20 Paź 2010, 15:38
Przede wszystkim chciałem przywitać się na forum.
a teraz mój dylemat...
Najpierw o mnie. Prawko mam krótko, bo dopiero niecałe dwa lata. Ale w tym czasie przejechałem jakieś 25-30 tysięcy km. Głównie Matizem, którego kupiłem zaraz po zrobieniu prawka. Sporo jeździłem (i jeżdżę) też służbowym Palio oraz Mazdą 626. Poza tym przejechałem więcej niż 500 km Octavią I, Renault Megane II, Fordem Focusem i kilka tysięcy CC.
Obecnie jeżdżę od pon do pt średnio 60 km dziennie, w tym połowę po mieście plus wypady weekendowe.
Zależy mi już na autku, którym bez większego stresu i dość wygodnie pojadę na wakacje. Matiz..no sami wiecie. Na pierwsze autko był ok, ale...czas na zmiany.
Oczywistym banałem jest, że chciałbym aby auto było: jak najmniej awaryjne i jak najbardziej ekonomiczne. Nie będę się wygłupiał z klimami itp. Jakby się jakimś cudem trafiła-super. Wspomaganie by się przydało z "luksusów".
Początkowo chciałem koniecznie diesla. Wiadomo, mało palą. Tylko za tą cenę jak się mi diesel posypie to się nie pozbieram z naprawami. Ale może się mylę. Brałem tu pod uwagę 2.0 HDI (Xsara?), 1.9 JTD (Punto?Palio-ponoć to miały ale nie w PL)lub jakieś stare Audi lub BMW, a ostatnio też Carisma z 1.9 TD i Felicia z 1.9 D no ale toto nie ma turbiny a jednak w trasie fajnie jest wyprzedzać bez serca w przełyku.
Potem zacząłem rozglądać się za benzyną. Najpierw zastanawiałem się nad Punto 1.2. Można dostać w miarę nie za stare (2000-2002), ale najczęściej z 60KM czyli przyspieszenie rzędu 15 s do 100km/h.
No i tak siedziałem dziś i dumałem i nie wiem czy nie lepiej pomyśleć o aucie 10-12 letnim i wybierać spośród: Alfa 145 (1.4), Polo (1.4, 1.6), Civic (1.4) lub Carisma (1.6 lub 1.8 GDI). Najbardziej skłaniam się ku tym dwóm ostatnim..zależy mi na niezłym przyspieszeniu a wg danych tech. te mają spośród wymienionych najlepsze. Zależy mi też na niskim spalaniu i bezawaryjności. I tutaj jest nieźle. Nawet ten 125 konny GDI ma niezłe raporty spalania (średnie 7,4 ponoć).
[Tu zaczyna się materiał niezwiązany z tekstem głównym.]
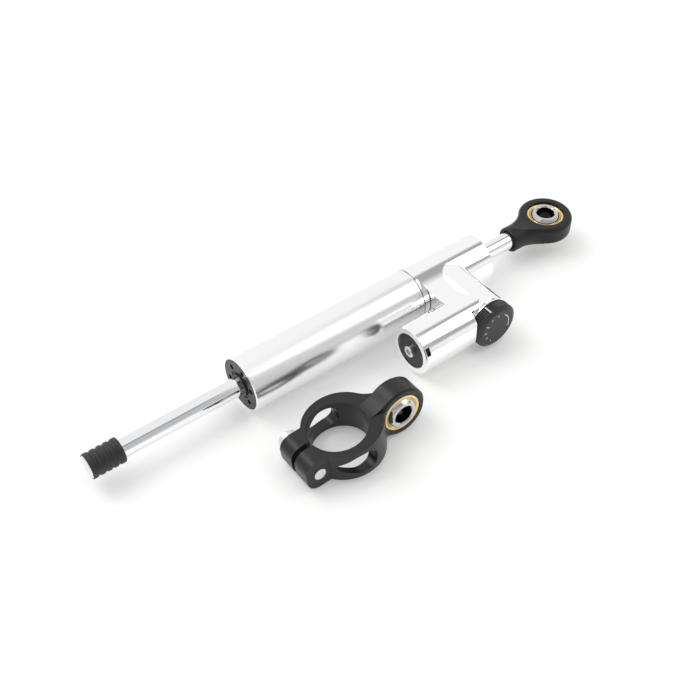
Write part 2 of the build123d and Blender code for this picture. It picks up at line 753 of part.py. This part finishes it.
def ear_round():
    """What rounds the ears' ends, seen along their bolt."""
    block = Pos(-ear_reach / 2, 0) * Rectangle(ear_reach, clamp_h)
    round_block = fillet(block.vertices().group_by(Axis.X)[0], ear_corner)
    return Rot(90, 0, 0) * extrude(block - round_block, amount=2 * ear_half, both=True)


def arm_blend():
    """Rise from the ring's faces to the head, seen from its side."""
    half = clamp_h / 2
    run = sqrt((clamp_head_r + clamp_blend_r) ** 2 - (half + clamp_blend_r) ** 2)
    touch = clamp_head_r / (clamp_head_r + clamp_blend_r)
    x_start, x_touch = clamp_arm - run, clamp_arm - run * touch
    z_touch = (half + clamp_blend_r) * touch
    blend = Polygon((x_start, 0), (x_start, half), (x_touch, z_touch), (clamp_arm, 0), (x_touch, -z_touch),
                    (x_start, -half), align=None)
    for side in (1, -1):
        blend -= Pos(x_start, side * (half + clamp_blend_r)) * Circle(clamp_blend_r)
    return Pos(0, clamp_head_mid, 0) * Rot(90, 0, 0) * extrude(blend, amount=clamp_head_w / 2 - clamp_edge, both=True)


def window_plan():
    """Outline of a window through the ring's side wall, seen across the clamp."""
    half, tip = window_h / 2, window_tip / 2
    x_side = window_taper - window_near
    window = Polygon((-window_near, tip), (x_side, half), (window_far, half), (window_far, -half), (x_side, -half),
                     (-window_near, -tip), align=None)
    tips, sides, far = window.vertices().group_by(Axis.X)
    window = fillet(tips, window_tip_r)
    window = fillet(window.vertices().sort_by_distance((x_side, half))[0:1], window_side_r)
    window = fillet(window.vertices().sort_by_distance((x_side, -half))[0:1], window_side_r)
    return fillet(window.vertices().group_by(Axis.X)[-1], window_corner)


def clamp_body():
    body = extrude(clamp_plan(), amount=clamp_h / 2, both=True)
    body += arm_blend()
    head = Pos(clamp_arm, clamp_head_mid, 0) * Rot(90, 0, 0) * Cylinder(clamp_head_r, clamp_head_w)
    body += chamfer(head.edges(), clamp_edge)
    body -= ear_round()
    body -= Cylinder(tube_r, clamp_h + 2 * clamp_head_r)
    body -= Rot(90, 0, 0) * extrude(window_plan(), amount=2 * ear_half + tube_r, both=True)
    body -= Pos(-ear_reach / 2 - tube_r / 2, 0, 0) * Box(ear_reach, slot_w, clamp_h + 2 * over)
    race_room = race_w / 2 + slide_clear
    race_mouth = clamp_head_near - clamp_race_shift + 1
    body -= (clamp_race_place() * Pos(0, 0, (race_mouth - race_room) / 2)
             * Cylinder(race_r + slide_clear / 2, race_mouth + race_room))
    body -= clamp_race_place() * Cylinder(race_r - race_chamfer - race_lip, 2 * clamp_head_w)
    bolt_hole = Pos(-clamp_bolt_from, 0, 0) * Rot(90, 0, 0)
    return body - bolt_hole * Cylinder(clamp_bolt_r + slide_clear, 4 * ear_half)


def clamp_bolt():
    """Cap screw through both ears, its head on the far ear."""
    start = ear_half
    shank = rod_y(clamp_bolt_r, -ear_half - bolt_past, start + over, -clamp_bolt_from)
    head = rod_y(bolt_head_r, start + slide_clear, start + bolt_head_len, -clamp_bolt_from)
    head = chamfer(head.edges().group_by(Axis.Y)[-1], edge_chamfer)
    socket = extrude(RegularPolygon(bolt_socket / sqrt(3), 6), amount=bolt_socket_depth)
    return shank + head - Pos(-clamp_bolt_from, start + bolt_head_len, 0) * Rot(90, 0, 0) * socket


def laid_clamp(pieces):
    """Turns the clamp's pieces as it lies and sets the lowest point on the table."""
    turned = [Rot(0, 0, clamp_yaw) * Rot(0, -clamp_pitch, 0) * Rot(clamp_roll, 0, 0) * p for p in pieces]
    lowest = min(p.bounding_box().min.Z for p in turned)
    return [Pos(clamp_x, clamp_y, floor_z - lowest) * p for p in turned]


def write(name, shapes):
    """Writes one solid, or a group of separate solids, as a node."""
    shapes = shapes if isinstance(shapes, list) else [shapes]
    solids = [s for shape in shapes for s in shape.solids()]
    export_step(solids[0] if len(solids) == 1 else Compound(children=solids), f"parts/{name}.step")


def main():
    os.makedirs("parts", exist_ok=True)
    nodes = {
        "body_tube": make_body_tube(),
        "liner_tube": make_liner(),
        "front_gland": make_front_gland(),
        "gland_oring": make_gland_oring(),
        "rod_guide_bushes": make_bushes(),
        "rod_seals": make_seals(),
        "rod_wipers": make_wipers(),
        "head_body": make_head(),
        "head_oring": make_head_oring(),
        "reservoir_cap": make_reservoir_cap(),
        "reservoir_cap_oring": make_cap_oring(),
        "cap_retaining_ring": make_cap_ring(),
        "fill_screw": make_fill_screw(),
        "compensator_spring": make_compensator_spring(),
        "floating_piston": make_floating_piston(),
        "floating_piston_oring": make_floating_oring(),
        "adjuster_gland": make_adjuster_gland(),
        "stem_oring": make_stem_oring(),
        "adjuster_stem": make_adjuster_stem(),
        "adjuster_needle": make_needle(),
        "adjuster_knob": make_knob(),
        "knob_screw": make_knob_screw(),
        "click_ball": make_click_ball(),
        "click_spring": make_click_spring(),
        "piston_rod": make_rod(),
        "piston": make_piston(),
        "piston_band": make_piston_band(),
        "piston_circlips": make_circlips(),
        "rod_end_sleeve": make_sleeve(),
        "rod_end_screw": make_end_screw(),
        "rod_eye": make_eye(),
        "eye_race": make_eye_race(),
        "eye_ball": make_eye_ball(),
    }
    clamp_names = ("clamp_ring", "clamp_race", "clamp_ball", "clamp_bolt")
    clamp_pieces = [clamp_body(), clamp_race_place() * bearing_race(), clamp_race_place() * bearing_ball(),
                    clamp_bolt()]
    nodes.update(zip(clamp_names, laid_clamp(clamp_pieces)))
    for name, shape in nodes.items():
        write(name, shape)


main()
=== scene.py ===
"""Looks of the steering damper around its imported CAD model, in metres: studio, finishes and the knob's marks."""
import json
import math

import bmesh
import bpy
from mathutils import Matrix, Vector


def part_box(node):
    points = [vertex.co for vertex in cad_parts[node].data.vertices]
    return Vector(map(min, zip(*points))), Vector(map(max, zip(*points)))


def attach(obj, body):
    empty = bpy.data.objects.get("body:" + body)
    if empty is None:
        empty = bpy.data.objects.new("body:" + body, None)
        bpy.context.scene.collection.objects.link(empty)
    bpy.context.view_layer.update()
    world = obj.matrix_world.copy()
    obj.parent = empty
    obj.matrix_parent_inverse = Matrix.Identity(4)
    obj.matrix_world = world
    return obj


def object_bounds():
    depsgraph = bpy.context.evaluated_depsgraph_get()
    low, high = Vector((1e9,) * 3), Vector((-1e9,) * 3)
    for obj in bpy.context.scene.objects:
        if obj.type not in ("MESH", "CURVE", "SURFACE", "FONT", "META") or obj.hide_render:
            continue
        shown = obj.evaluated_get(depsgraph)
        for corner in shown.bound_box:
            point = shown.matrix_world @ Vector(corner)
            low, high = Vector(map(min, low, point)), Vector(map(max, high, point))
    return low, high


MM = 0.001

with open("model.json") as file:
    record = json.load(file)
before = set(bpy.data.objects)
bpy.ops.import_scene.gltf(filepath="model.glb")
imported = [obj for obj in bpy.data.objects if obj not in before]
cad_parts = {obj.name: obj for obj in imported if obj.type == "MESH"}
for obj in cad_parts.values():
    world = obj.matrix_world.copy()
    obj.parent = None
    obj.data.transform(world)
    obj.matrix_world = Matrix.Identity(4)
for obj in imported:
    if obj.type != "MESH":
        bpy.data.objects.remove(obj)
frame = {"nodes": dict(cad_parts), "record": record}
cad_low, cad_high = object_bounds()
mounts = {m["name"]: m for m in frame["record"]["mounts"]}


# Camera and studio

TARGET = Vector((23.05, -2.15, -12.0)) * MM
AZIMUTH = math.radians(-37.13)
ELEVATION = math.radians(46.07)
ROLL = math.radians(-0.26)
DISTANCE = 461.7 * MM
LENS, SENSOR = 55.9, 36.0
CLIP_NEAR, CLIP_FAR = 0.01, 20

FLOOR_Z = cad_low.z
FLOOR_HALF = 4.0
PAPER_COLOUR = (0.8, 0.8, 0.79, 1)
FLOOR_SEEN = 0.22         # glow of the floor to the camera
FLOOR_MIRRORED = 0.28     # and in reflections
WHITE = (1, 1, 1, 1)

ROOM_LIGHT = 0.97
ROOM_BLUE = 1.005         # the room is a shade cooler than grey

# Grey cards in the room, as degrees from the +Y horizon over the top and brightness
ROOM_LEFT = [(0, 1.0), (106, 1.0), (113, 0.42), (122, 0.4), (130, 0.62), (160, 0.55), (172, 0.8),
             (180, 0.6)]
ROOM_MIDDLE = [(0, 1.0), (108, 1.0), (128, 0.74), (152, 0.74), (166, 0.6), (176, 0.4), (180, 0.42)]
ROOM_RIGHT = [(0, 1.0), (70, 1.0), (79, 0.4), (90, 0.4), (100, 1.0), (130, 1.0), (140, 0.42), (152, 0.42),
              (163, 1.0), (180, 0.9)]
LEFT_ENDS = (0.3, 0.34)        # where one stretch of the room fades into the next, along X
MIDDLE_ENDS = (0.44, 0.48)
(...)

No i pytanie do Was-bardziej doświadczonych kierowców: co byście mi poradzili? A może któreś auto jest w ogóle bez sensu?
Od razu napiszę, że koreańców mam już dość Tzn.-Matiz mnie nie zawiódł, ale...no chciałbym coś innego
P.S. byłoby super, gdyby autko miało poniżej 170 000 km przebiegu..ale to nie jest warunek.